2640 N. Sepulveda Blvd., Manhattan Beach; (213) 545-1334.

HOT-FUDGE SUNDAE

DC3

Hot-fudge sundaes are the quintessential American dessert: an aggressive contrast of salt and sweet, hot and cold, black and white.

Unfortunately, a good hot-fudge sundae is hard to find. The most famous sundae in Southern California has been, since 1906, the one served at C. C. Brown’s on Hollywood Boulevard. Unfortunately, its reputation has outstripped reality. The last time I had one, it was a sad shadow of the real thing.

Fortunately, DC3 has stepped into the breach. Its sundae ($6) is a faithful replica of the one formerly served at C. C. Brown’s: vanilla ice cream in an icy silver goblet topped with a modest mound of unsweetened whipped cream and a blizzard of chopped (not sliced) almonds. There is no cherry. The hot fudge, served in a pitcher on the side, is the kind that tastes like the world’s best chocolate bar, melted. It hardens ever so slightly when it hits the side of the cup.

2800 Donald Douglas Loop North, Santa Monica; (213) 399-2323.

PEKING DUCK

The Mandarin

Peking duck is one of those flashy dishes that tastes best to me when served with fanfare in elegant restaurants. I think The Mandarin does it right.

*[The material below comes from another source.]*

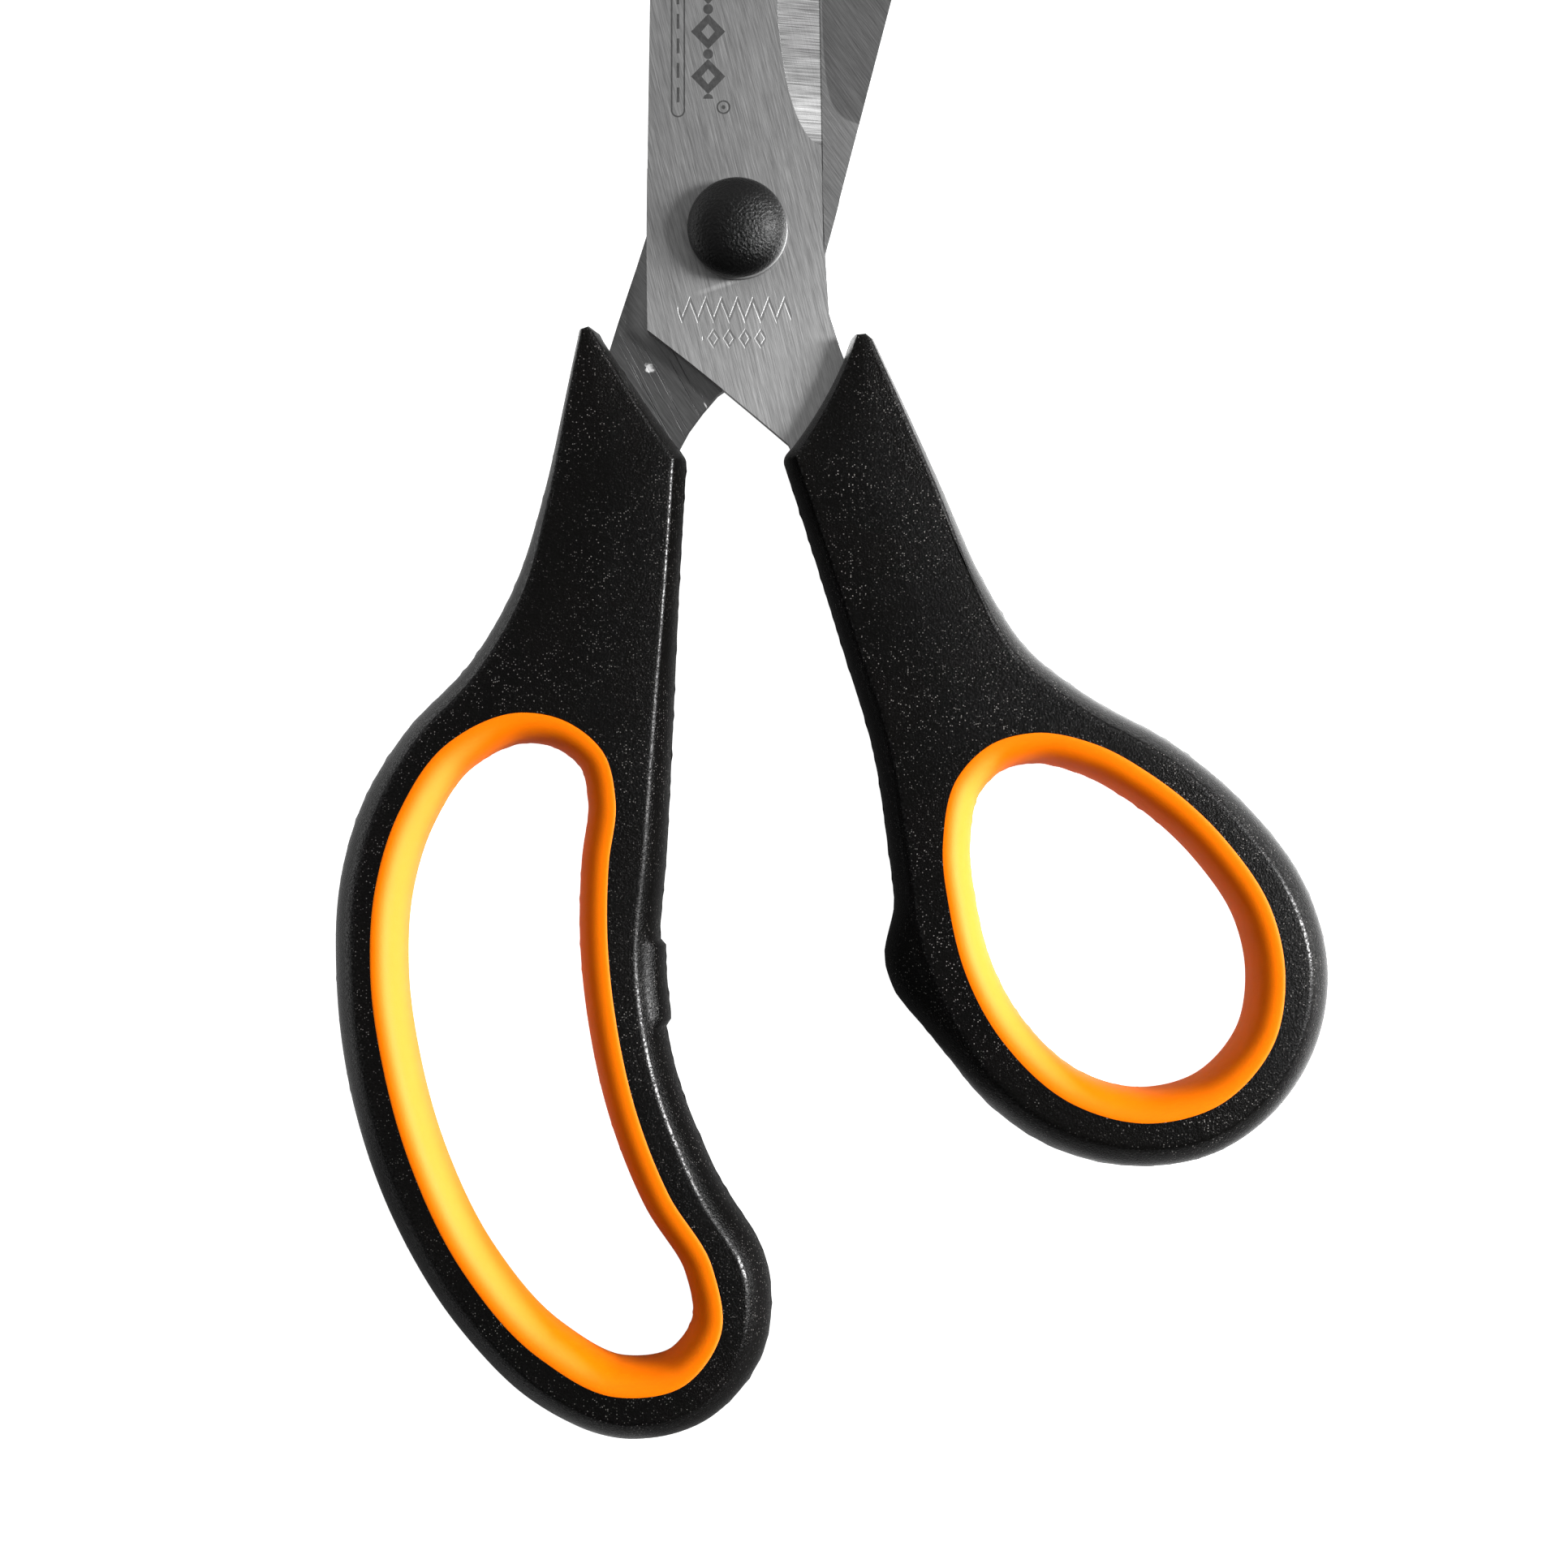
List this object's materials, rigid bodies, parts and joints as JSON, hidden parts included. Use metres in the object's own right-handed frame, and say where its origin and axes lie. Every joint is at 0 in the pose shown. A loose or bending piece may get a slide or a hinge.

For one thing, the restaurant has the proper oven in which to cook it--a bird emerges every 15 minutes. When it arrives at your table, the skin has been lacquered to a fine mahogany hue. The great brown bird ($35) is triumphantly presented, and then, with much ado, the skin is sliced and wrapped around pieces of meat, which are tied into elegant packages with slivers of scallion. When you bite in, there is a great crackling of skin before your mouth is flooded with the rich flavor of the duck.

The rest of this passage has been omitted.